BEGIN

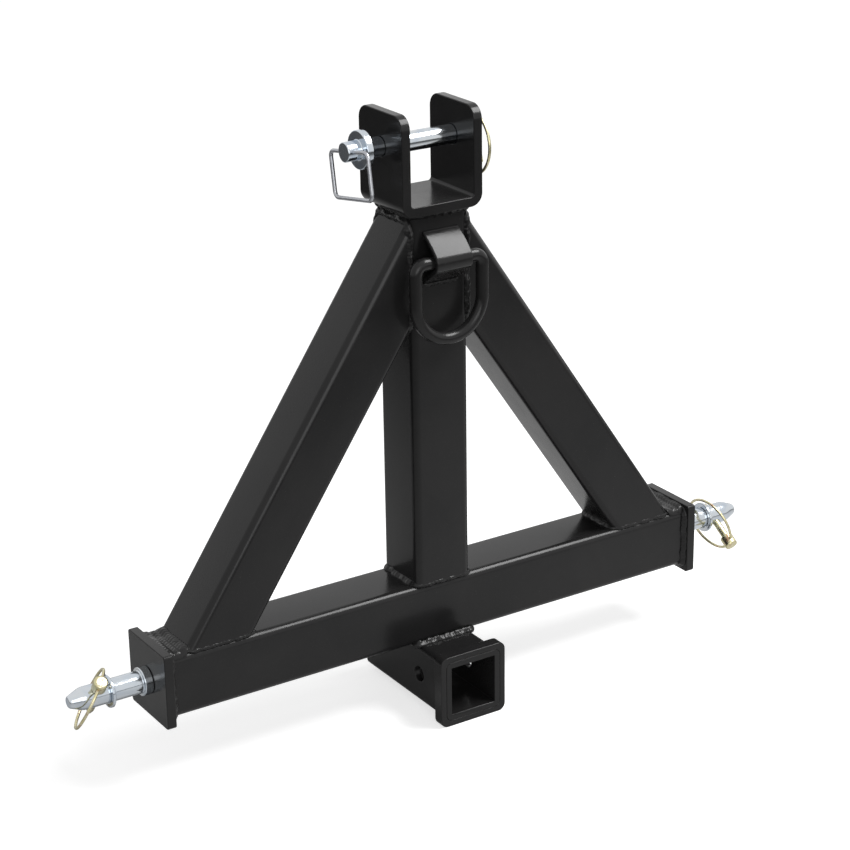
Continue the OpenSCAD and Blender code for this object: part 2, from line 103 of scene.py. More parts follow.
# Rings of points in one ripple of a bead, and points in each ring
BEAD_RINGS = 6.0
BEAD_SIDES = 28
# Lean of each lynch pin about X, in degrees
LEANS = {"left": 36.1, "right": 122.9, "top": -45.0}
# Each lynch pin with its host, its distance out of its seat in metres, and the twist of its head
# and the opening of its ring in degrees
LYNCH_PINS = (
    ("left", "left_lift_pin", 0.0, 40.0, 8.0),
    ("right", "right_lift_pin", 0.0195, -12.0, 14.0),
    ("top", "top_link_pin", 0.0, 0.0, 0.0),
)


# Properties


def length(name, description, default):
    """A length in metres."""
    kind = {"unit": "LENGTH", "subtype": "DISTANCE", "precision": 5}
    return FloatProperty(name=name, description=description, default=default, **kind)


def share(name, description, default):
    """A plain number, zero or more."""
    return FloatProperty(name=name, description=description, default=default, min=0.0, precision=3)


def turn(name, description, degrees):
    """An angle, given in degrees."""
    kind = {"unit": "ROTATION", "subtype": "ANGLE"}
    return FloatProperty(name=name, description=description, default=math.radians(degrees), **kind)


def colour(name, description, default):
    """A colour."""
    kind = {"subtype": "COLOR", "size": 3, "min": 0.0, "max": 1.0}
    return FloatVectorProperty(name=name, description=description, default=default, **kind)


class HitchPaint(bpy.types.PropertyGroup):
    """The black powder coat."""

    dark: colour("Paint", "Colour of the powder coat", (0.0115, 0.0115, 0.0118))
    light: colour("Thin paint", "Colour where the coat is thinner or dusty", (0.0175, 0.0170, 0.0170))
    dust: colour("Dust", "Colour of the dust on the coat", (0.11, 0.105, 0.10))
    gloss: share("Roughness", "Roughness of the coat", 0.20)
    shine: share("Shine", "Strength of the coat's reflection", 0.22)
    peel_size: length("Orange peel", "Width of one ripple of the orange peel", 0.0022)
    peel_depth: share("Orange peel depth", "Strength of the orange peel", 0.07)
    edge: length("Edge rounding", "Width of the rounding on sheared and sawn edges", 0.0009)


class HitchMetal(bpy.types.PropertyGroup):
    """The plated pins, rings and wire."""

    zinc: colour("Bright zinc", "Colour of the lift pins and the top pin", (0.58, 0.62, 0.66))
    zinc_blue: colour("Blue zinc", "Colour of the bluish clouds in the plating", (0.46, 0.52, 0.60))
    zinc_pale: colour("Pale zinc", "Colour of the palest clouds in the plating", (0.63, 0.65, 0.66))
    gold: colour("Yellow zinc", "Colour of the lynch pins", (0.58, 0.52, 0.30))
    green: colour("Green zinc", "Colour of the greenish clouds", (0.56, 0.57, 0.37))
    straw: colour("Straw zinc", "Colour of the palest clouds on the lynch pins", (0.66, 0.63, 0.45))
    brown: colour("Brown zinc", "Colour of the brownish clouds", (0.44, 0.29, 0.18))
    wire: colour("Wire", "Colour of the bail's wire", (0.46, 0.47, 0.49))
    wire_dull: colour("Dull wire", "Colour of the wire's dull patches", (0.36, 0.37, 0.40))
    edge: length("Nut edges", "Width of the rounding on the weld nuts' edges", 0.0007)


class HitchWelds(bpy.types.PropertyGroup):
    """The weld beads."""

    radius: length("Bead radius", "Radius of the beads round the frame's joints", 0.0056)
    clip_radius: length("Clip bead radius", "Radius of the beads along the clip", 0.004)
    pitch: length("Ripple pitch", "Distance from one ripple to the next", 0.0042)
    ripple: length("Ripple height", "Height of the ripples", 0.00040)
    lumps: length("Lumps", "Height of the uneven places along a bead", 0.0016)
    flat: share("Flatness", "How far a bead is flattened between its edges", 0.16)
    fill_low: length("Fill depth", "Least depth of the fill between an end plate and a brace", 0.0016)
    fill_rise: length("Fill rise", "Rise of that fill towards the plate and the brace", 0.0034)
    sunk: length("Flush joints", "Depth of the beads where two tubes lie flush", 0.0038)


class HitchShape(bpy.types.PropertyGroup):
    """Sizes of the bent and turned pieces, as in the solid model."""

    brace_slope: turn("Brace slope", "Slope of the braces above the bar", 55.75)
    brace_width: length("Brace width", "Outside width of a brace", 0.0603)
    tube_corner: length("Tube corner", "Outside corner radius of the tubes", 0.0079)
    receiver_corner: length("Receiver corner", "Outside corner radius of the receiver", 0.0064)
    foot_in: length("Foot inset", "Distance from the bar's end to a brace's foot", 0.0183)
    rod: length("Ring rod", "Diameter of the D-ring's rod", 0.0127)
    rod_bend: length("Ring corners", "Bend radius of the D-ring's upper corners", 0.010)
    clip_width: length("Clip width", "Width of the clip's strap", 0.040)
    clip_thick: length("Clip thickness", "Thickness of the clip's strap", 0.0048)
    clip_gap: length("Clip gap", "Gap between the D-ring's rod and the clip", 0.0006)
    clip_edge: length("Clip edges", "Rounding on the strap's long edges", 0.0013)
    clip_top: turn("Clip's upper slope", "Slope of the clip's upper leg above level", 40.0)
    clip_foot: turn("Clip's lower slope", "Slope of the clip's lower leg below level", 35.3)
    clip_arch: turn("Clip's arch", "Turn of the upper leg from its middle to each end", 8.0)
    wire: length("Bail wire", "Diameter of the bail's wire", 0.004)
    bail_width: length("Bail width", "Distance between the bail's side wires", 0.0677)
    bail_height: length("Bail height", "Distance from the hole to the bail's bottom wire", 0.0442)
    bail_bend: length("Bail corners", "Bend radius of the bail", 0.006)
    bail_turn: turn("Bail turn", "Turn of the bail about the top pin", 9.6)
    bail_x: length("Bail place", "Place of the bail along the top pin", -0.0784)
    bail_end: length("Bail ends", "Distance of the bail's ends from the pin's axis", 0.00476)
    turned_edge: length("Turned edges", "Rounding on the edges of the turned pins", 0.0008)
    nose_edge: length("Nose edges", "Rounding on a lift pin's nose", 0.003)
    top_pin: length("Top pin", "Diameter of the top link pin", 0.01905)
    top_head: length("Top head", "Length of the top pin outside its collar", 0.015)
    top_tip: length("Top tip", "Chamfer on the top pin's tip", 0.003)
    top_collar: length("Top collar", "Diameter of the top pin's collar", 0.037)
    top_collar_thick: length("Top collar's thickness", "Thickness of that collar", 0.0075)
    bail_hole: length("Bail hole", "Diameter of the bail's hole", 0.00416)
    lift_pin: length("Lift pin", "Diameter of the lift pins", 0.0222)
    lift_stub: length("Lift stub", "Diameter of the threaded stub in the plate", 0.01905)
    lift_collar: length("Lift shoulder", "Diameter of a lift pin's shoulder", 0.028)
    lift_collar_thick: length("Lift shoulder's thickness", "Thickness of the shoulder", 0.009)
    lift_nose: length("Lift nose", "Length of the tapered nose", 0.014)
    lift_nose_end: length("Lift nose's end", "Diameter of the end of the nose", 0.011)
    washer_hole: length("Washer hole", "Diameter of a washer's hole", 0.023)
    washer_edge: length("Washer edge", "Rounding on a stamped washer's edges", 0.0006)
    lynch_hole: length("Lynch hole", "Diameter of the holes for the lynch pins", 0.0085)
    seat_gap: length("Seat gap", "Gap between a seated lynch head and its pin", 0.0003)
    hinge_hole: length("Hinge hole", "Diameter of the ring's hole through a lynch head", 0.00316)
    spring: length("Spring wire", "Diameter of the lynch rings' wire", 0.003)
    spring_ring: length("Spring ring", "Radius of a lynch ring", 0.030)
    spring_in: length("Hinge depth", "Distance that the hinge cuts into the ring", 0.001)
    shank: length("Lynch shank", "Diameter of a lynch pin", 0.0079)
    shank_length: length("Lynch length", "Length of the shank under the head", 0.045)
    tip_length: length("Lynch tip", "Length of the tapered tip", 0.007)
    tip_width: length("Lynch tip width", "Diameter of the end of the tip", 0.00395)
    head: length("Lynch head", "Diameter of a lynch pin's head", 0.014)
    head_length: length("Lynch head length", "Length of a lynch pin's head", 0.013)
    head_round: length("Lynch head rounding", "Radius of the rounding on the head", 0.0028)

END
BEGIN

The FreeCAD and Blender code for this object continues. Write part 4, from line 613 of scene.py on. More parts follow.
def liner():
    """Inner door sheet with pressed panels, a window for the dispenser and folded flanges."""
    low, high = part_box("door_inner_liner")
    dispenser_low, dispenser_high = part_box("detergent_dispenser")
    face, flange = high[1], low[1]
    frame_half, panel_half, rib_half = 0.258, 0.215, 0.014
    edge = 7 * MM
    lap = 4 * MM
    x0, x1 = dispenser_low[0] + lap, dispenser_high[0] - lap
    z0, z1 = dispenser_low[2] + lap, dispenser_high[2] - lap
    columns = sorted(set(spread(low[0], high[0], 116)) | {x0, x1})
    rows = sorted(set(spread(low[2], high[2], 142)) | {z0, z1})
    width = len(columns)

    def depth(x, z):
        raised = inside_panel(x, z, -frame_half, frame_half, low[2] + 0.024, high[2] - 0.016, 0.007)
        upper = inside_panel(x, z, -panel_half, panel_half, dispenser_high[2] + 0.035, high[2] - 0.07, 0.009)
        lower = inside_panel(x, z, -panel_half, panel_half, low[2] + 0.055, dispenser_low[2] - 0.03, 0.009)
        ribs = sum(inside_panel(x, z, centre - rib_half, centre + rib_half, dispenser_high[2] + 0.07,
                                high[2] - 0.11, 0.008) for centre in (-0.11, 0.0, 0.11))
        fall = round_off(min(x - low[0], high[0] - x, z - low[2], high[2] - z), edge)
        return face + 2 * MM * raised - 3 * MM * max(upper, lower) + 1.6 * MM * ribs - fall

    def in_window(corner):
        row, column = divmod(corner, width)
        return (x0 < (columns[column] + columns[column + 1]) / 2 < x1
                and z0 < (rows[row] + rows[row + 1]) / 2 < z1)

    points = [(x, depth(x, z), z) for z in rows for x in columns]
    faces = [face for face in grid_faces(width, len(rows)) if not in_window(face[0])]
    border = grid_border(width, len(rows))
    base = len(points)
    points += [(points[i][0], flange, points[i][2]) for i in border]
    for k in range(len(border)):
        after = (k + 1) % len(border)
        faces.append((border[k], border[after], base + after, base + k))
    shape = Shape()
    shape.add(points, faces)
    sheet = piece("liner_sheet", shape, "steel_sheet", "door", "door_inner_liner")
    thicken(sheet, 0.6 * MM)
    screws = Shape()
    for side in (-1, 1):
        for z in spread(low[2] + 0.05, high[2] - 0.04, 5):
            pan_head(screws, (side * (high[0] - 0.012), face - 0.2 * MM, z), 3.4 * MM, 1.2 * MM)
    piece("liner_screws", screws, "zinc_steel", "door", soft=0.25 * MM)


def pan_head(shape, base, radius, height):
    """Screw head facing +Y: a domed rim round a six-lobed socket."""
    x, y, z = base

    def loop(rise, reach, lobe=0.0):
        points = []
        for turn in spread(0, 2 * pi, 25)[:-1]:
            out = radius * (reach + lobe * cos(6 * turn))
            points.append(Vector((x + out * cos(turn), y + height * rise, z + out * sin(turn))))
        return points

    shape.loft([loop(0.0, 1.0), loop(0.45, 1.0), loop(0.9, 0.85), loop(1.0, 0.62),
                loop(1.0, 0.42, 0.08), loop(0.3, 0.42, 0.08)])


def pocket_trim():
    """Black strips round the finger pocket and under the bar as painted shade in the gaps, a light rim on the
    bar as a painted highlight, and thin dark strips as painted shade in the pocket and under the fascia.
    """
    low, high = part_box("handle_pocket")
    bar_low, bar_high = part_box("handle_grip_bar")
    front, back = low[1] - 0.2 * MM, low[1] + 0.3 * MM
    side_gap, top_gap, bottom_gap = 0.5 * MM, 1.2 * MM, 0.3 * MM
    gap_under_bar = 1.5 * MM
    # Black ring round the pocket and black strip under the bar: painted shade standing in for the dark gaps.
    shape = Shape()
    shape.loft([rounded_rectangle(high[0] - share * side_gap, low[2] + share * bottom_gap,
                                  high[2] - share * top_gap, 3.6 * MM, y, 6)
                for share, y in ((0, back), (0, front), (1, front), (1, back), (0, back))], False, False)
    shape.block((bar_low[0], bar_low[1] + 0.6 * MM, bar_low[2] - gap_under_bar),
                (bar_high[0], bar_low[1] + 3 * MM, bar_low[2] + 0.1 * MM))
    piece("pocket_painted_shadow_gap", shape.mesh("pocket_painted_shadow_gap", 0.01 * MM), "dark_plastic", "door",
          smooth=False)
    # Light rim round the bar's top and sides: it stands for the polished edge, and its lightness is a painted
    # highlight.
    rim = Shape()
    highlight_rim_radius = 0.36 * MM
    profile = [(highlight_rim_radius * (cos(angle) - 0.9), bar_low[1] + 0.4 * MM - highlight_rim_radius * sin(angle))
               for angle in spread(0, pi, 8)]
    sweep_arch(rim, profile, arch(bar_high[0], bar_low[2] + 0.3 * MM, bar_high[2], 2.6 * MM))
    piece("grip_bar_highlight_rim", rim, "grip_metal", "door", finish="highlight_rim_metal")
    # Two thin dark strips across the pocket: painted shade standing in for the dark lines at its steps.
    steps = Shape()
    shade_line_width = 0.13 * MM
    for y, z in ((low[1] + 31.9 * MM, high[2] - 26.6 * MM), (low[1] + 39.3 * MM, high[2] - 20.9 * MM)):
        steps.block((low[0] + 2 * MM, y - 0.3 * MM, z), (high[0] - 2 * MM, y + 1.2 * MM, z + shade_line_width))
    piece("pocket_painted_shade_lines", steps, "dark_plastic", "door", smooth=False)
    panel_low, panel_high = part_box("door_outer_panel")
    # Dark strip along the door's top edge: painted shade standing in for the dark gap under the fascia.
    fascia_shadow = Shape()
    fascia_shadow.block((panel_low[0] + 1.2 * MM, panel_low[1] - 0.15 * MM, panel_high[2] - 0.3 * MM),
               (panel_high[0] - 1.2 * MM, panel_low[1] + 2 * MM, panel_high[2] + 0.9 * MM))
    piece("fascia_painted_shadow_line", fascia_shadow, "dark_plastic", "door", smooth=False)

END
BEGIN

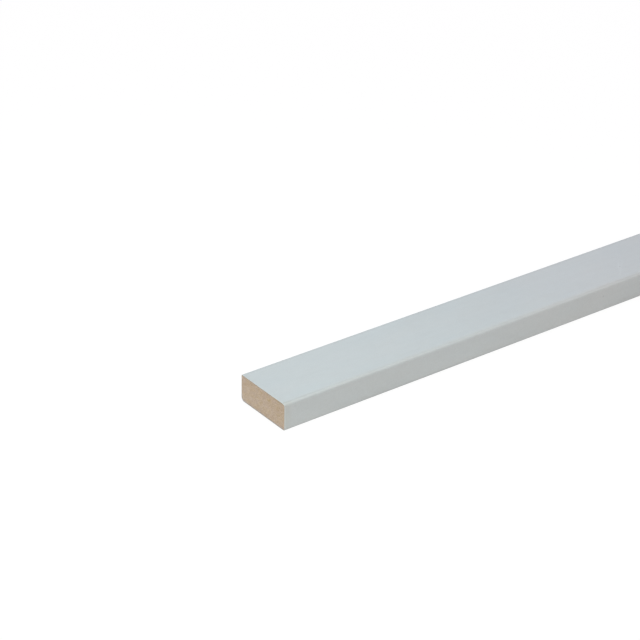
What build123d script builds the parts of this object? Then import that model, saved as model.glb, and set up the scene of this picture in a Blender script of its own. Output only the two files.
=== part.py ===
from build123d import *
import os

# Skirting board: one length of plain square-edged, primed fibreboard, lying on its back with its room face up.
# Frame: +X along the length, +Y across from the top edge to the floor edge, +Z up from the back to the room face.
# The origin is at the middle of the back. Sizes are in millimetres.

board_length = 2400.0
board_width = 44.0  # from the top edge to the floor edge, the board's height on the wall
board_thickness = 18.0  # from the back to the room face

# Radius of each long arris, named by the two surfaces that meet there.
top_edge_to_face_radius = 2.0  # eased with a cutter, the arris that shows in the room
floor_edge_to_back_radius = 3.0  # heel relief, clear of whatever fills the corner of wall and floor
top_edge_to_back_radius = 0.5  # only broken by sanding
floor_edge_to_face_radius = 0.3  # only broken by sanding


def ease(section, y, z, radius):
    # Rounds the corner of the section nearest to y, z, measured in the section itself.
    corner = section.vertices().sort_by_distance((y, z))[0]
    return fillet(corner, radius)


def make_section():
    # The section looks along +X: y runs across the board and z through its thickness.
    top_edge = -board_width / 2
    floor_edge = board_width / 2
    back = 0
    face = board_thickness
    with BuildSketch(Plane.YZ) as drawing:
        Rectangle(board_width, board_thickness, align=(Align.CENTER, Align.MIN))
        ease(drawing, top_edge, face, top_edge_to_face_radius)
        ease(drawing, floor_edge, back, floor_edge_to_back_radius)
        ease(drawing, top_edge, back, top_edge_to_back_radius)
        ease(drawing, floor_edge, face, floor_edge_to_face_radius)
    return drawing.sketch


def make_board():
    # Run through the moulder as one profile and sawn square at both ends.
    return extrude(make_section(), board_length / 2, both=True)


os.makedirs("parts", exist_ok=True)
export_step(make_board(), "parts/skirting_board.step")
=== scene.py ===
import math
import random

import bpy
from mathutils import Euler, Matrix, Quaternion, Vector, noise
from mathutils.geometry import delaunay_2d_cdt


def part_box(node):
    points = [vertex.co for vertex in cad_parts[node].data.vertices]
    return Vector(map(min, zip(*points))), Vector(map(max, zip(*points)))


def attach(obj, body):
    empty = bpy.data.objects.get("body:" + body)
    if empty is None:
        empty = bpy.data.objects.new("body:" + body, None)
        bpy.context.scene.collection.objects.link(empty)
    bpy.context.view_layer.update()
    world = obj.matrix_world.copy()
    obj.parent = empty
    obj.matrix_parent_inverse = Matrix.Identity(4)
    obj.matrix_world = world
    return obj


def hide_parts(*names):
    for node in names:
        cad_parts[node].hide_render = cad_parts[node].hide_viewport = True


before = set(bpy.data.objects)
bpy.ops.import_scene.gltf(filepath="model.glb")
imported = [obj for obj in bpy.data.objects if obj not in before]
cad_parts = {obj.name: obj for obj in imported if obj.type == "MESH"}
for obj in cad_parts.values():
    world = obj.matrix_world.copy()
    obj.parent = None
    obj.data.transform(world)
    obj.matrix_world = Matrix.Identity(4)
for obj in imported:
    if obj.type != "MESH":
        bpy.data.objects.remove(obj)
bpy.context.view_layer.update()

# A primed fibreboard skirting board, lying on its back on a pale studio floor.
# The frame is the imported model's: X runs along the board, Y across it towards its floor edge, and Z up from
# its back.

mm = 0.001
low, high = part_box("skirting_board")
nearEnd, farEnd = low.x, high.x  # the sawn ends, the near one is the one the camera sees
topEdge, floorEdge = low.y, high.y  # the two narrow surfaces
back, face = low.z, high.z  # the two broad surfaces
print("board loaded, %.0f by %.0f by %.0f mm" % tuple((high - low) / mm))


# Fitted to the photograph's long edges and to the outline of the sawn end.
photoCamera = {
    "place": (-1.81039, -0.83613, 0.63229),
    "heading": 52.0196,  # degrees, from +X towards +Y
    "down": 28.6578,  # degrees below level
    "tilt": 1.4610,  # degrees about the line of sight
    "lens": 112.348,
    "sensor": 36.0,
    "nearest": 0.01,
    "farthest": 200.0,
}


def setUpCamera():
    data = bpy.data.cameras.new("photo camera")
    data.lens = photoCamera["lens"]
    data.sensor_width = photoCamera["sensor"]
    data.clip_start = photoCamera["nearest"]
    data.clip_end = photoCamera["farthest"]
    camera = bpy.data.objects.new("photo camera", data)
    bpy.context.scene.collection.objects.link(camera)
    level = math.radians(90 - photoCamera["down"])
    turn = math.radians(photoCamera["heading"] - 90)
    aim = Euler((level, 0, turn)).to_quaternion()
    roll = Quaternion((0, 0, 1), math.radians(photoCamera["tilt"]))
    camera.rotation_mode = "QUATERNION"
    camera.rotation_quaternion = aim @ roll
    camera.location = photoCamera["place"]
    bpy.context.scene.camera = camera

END

Output only the lines from the one containing "with BuildSketch(Plane.YZ) as" through the one containing "before = set(bpy.data.objects)", inclusive, exactly as written.

**Solution below:**
    with BuildSketch(Plane.YZ) as drawing:
        Rectangle(board_width, board_thickness, align=(Align.CENTER, Align.MIN))
        ease(drawing, top_edge, face, top_edge_to_face_radius)
        ease(drawing, floor_edge, back, floor_edge_to_back_radius)
        ease(drawing, top_edge, back, top_edge_to_back_radius)
        ease(drawing, floor_edge, face, floor_edge_to_face_radius)
    return drawing.sketch


def make_board():
    # Run through the moulder as one profile and sawn square at both ends.
    return extrude(make_section(), board_length / 2, both=True)


os.makedirs("parts", exist_ok=True)
export_step(make_board(), "parts/skirting_board.step")
=== scene.py ===
import math
import random

import bpy
from mathutils import Euler, Matrix, Quaternion, Vector, noise
from mathutils.geometry import delaunay_2d_cdt


def part_box(node):
    points = [vertex.co for vertex in cad_parts[node].data.vertices]
    return Vector(map(min, zip(*points))), Vector(map(max, zip(*points)))


def attach(obj, body):
    empty = bpy.data.objects.get("body:" + body)
    if empty is None:
        empty = bpy.data.objects.new("body:" + body, None)
        bpy.context.scene.collection.objects.link(empty)
    bpy.context.view_layer.update()
    world = obj.matrix_world.copy()
    obj.parent = empty
    obj.matrix_parent_inverse = Matrix.Identity(4)
    obj.matrix_world = world
    return obj


def hide_parts(*names):
    for node in names:
        cad_parts[node].hide_render = cad_parts[node].hide_viewport = True


before = set(bpy.data.objects)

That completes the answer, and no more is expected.